Nettle and Bone by T. Kingfisher. A really engaging, beautifully written fantasy featuring an unlikely group of protagonists. Storytelling with heart – great characterisation.

Paladin series by T. Kingfisher. Three books: Paladin’s Grace, Paladin’s Strength, Paladin’s Hope. Epic fantasy adventure with strong female characters (and excellent male characters too.)

Haven by Emma Donoghue. Historical fiction, based on the imagined first voyage of Christian monks to the inhospitable Skellig islands off the south-east coast of Ireland, with plans to set up a religious foundation. This is a novel of great intensity. Mostly there are just three characters isolated together in very stark surroundings, with the psychological pressure building as things get harder. The author evokes the landscape wonderfully, and the excellent background research helps brings the story to life. Masterful storytelling.

The Whalebone Theatre by Joanna Quinn. Historical fiction, based around a family living in a stately home in rural England in the early 20th century. The story follows three central characters from their childhood, which includes home theatrical performances, through to World War II, where the action moves to France under Nazi occupation. I especially liked the way the author showed social change coming with wartime, with some levelling of the relationships between our upstairs and downstairs characters. The story has some wonderful examples of courage and resilience, but does not flinch from the horrors of wartime. This is a long book, but it kept me reading enthusiastically throughout. An amazing debut novel.

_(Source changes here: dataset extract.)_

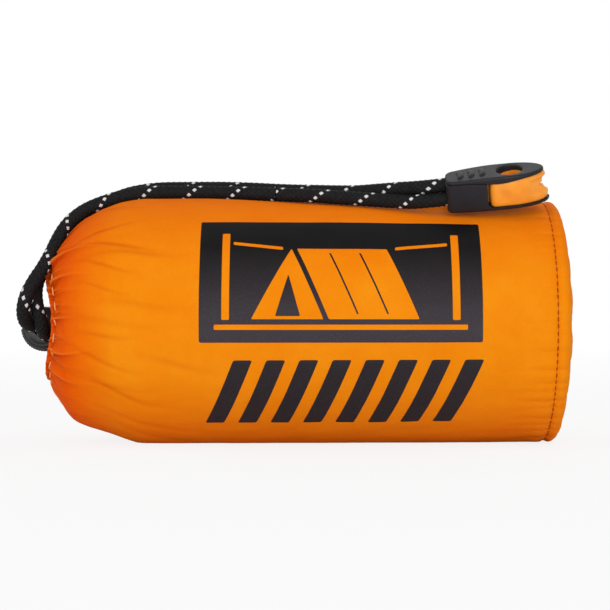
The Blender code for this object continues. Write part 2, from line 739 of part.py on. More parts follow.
def cord_places():
    """Where the two cords enter the whistle, across and up from the middle of its mouth."""
    reach = CORD_PITCH / 2
    up = Vector((math.cos(CORD_STACK_ANGLE), math.sin(CORD_STACK_ANGLE))) * reach
    return [up, -up]


def whistle():
    along, rear, normal = whistle_axes()
    rotation = Matrix((along, rear, normal)).transposed().to_4x4()
    pivot = bpy.data.objects.new("whistle_pivot", None)
    PARTS.objects.link(pivot)
    pivot.matrix_world = Matrix.Translation(LIFT_PIVOT + Vector((0, 0, AXIS_HEIGHT))) @ rotation
    offset = rotation.to_3x3().transposed() @ (WHISTLE_MOUTH - LIFT_PIVOT)
    half = WHISTLE_THICKNESS / 2
    floor = -half + WHISTLE_PLATE
    ceiling = half - WHISTLE_PLATE
    knot_plan = whistle_side(WHISTLE_WALL, HOUSING_LENGTH + 2 * WHISTLE_WALL, WHISTLE_WALL)

    shell = prism_mesh("whistle_base", whistle_outline(0), -half, ceiling - CLEARANCE)
    base = add_mesh("whistle_base", shell, "housing")
    cutters = [
        add_cutter(
            "core_space",
            box_mesh(
                "core_space",
                (HOUSING_LENGTH, -WHISTLE_WIDTH, floor),
                (2 * WHISTLE_LENGTH, WHISTLE_WIDTH, 2 * half),
            ),
        ),
        add_cutter("knot_space", prism_mesh("knot_space", knot_plan + mirrored(knot_plan), floor, 2 * half)),
    ]
    for n, place in enumerate(cord_places()):
        cutters.append(
            add_cutter(
                f"cord_hole_{n}",
                cylinder_mesh(
                    f"cord_hole_{n}",
                    CORD_RADIUS + CORD_MOUTH_CLEARANCE,
                    -WHISTLE_WALL,
                    2 * WHISTLE_WALL,
                    Matrix.Translation((0, place.x, place.y)) @ Matrix.Rotation(math.pi / 2, 4, "Y"),
                    20,
                ),
            )
        )
    for cutter in cutters:
        boolean(base, cutter, "DIFFERENCE")

    lid = prism_mesh("whistle_cover", whistle_outline(0), ceiling, half)
    cover = add_mesh("whistle_cover", lid, "housing")
    for n in range(RIB_COUNT):
        low = RIB_FIRST + n * RIB_PITCH
        rib = add_cutter(
            f"grip_rib_{n}",
            box_mesh(
                f"grip_rib_{n}",
                (low, -RIB_LENGTH / 2, half - WHISTLE_PLATE / 2),
                (low + RIB_WIDTH, RIB_LENGTH / 2, half + RIB_HEIGHT),
            ),
        )
        cutters.append(rib)
        boolean(cover, rib, "UNION")
    at_window = Matrix.Translation((WINDOW_CENTRE, 0, 0))
    window = add_cutter(
        "sound_window", cylinder_mesh("sound_window", WINDOW_RADIUS, -half, 2 * half, at_window, 28)
    )
    cutters.append(window)
    boolean(cover, window, "DIFFERENCE")

    core_low = floor + CLEARANCE
    core_high = ceiling - CLEARANCE
    core_plan = whistle_outline(HOUSING_LENGTH + CLEARANCE, CORE_INSET)
    core = add_mesh("whistle_core", prism_mesh("whistle_core", core_plan, core_low, core_high), "whistle")
    core_cutters = [
        add_cutter(
            "core_window",
            cylinder_mesh(
                "core_window",
                WINDOW_RADIUS - CORE_INSET,
                core_high - WINDOW_DEPTH,
                2 * half,
                at_window,
                28,
            ),
        ),
        add_cutter(
            "windway",
            box_mesh(
                "windway",
                (WINDOW_CENTRE, -WINDWAY_WIDTH / 2, -WINDWAY_HEIGHT / 2),
                (2 * WHISTLE_LENGTH, WINDWAY_WIDTH / 2, WINDWAY_HEIGHT / 2),
            ),
        ),
        add_cutter(
            "lip_notch",
            box_mesh(
                "lip_notch",
                (WHISTLE_LENGTH - CORE_NOTCH_DEPTH, -WHISTLE_WIDTH, -CORE_NOTCH_HEIGHT / 2),
                (2 * WHISTLE_LENGTH, WHISTLE_WIDTH, CORE_NOTCH_HEIGHT / 2),
            ),
        ),
    ]
    for cutter in core_cutters:
        boolean(core, cutter, "DIFFERENCE")

    knot = cord_end_knot()
    for item in (base, cover, core, knot, *cutters, *core_cutters):
        item.parent = pivot
        item.location = offset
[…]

Ithaca by Claire North.  I love this talented and versatile author and I think this may be my favourite book of hers. There have been quite a few recent novels based on Greek mythology, and in particular books that focus on the women of the myths, eg Madeline Miller’s brilliant Circe. Ithaca is another outstanding work. It’s a reimagining of the story of Penelope, wife of King Odysseus, giving a voice and a presence both to her and to the women of the island of Ithaca. What do you do when your husband departs on a heroic quest, taking all the men of the island with him, and pretty much disappears for seventeen years? In a culture where women are not given roles as leaders, how do you step up and protect your homeland?

On a lighter note, I really enjoyed the Mirabelle Bevan series by Sara Sheridan. These are crime/thrillers set in England in the aftermath of World War II. The series starts in 1951 with Brighton Belle. Our protagonist,  Mirabelle, was a secret service operative during the war, and is working in an office job in Brighton. But she is trained to notice anything unusual, and the unexpected death of a customer leads her to investigate further. Aided by her fellow worker Vesta Churchill, Mirabelle puts her own safety on the line to get to the bottom of the mystery. I read my way through the whole series. They’re pacy and well written, and the period background is wonderfully evoked. Excellent entertainment.

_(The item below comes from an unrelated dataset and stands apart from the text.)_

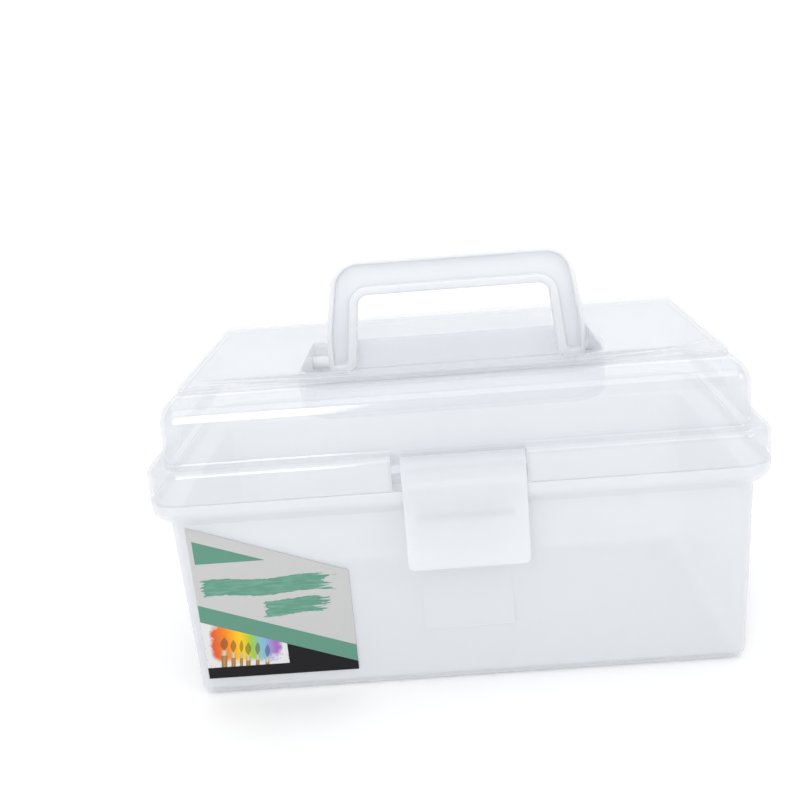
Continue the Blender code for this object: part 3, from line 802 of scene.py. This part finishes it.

The Dictionary of Lost Words by Pip Williams.
Another truly engaging novel. This quote is from the publisher’s blurb on Goodreads: ”Set when the women’s suffrage movement was at its height and the Great War loomed, The Dictionary of Lost Words reveals a lost narrative, hidden between the lines of a history written by men. It’s a delightful, lyrical and deeply thought-provoking celebration of words, and the power of language to shape the world and our experience of it.”  Central character Esme is a small child at the start of the story. She spends her days sitting under the big table where her father and other lexicographers work on preparing the first edition of the monumental Oxford English Dictionary, a task of many years. When slips of paper offering definitions of words fall within her grasp, Esme muses over the words not chosen for inclusion – often those related to women’s experience – and starts to make her own Dictionary of Lost Words. As the world outside changes, going through turbulent times, Esme’s horizons expand.

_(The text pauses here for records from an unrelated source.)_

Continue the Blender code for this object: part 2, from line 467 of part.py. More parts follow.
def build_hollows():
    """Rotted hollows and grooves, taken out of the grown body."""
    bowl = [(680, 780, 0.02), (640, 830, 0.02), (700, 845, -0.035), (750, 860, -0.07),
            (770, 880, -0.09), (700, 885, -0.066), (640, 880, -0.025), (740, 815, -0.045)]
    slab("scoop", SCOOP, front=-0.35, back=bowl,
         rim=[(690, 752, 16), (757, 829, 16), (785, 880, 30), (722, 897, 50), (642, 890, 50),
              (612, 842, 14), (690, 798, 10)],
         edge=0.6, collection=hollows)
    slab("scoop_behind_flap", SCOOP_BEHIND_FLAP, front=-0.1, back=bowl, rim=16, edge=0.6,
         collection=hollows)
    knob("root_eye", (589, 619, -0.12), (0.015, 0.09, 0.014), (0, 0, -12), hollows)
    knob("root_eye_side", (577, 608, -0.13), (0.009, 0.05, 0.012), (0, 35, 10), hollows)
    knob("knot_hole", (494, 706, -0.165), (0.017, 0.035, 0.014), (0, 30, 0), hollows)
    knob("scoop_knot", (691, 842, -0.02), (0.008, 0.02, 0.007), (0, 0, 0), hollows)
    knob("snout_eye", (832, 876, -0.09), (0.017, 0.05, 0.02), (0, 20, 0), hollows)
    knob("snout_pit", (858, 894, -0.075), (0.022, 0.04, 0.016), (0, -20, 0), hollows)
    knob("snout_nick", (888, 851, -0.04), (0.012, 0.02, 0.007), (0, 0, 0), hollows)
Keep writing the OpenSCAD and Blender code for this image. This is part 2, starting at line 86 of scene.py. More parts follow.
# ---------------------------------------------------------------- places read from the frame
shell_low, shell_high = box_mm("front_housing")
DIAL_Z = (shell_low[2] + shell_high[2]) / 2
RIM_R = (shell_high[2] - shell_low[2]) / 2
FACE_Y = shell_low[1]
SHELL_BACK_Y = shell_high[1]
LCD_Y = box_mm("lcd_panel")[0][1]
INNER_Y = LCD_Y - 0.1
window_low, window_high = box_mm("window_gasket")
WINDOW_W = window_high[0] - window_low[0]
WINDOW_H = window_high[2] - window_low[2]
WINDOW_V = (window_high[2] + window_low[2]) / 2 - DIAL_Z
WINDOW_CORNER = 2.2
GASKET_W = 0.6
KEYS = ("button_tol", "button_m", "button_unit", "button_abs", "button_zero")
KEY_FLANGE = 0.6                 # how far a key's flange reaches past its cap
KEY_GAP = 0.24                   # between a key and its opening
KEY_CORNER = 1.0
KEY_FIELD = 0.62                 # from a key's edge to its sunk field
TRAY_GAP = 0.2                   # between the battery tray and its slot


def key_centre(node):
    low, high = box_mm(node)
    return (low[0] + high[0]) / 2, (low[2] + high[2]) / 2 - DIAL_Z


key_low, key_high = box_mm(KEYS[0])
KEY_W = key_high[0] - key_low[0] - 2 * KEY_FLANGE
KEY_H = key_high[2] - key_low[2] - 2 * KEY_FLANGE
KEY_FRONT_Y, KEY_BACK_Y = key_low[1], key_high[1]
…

Some great new Australian fantasy: The Path of Thorns by A G Slatter and The Branded by Jo Riccioni.

I could go on, but that’s enough for now. I do put some of the books I read up on my Goodreads author page, so you’ll find a few more there as well as those listed above. Generally my rule is that if I dislike something I don’t review it on Goodreads.  This means most books that make it onto my page there will have a 4 or 5 star rating, with possibly some 3s.

Oh, and also …  two outstanding books I read in 2022 were advance review copies sent to me by publishers. Both titles come out in 2023. One is Thornhedge  by T Kingfisher and the other is Silenced by Ann Claycomb, coming in April from Titan Books. I’ll post more about those at some later stage.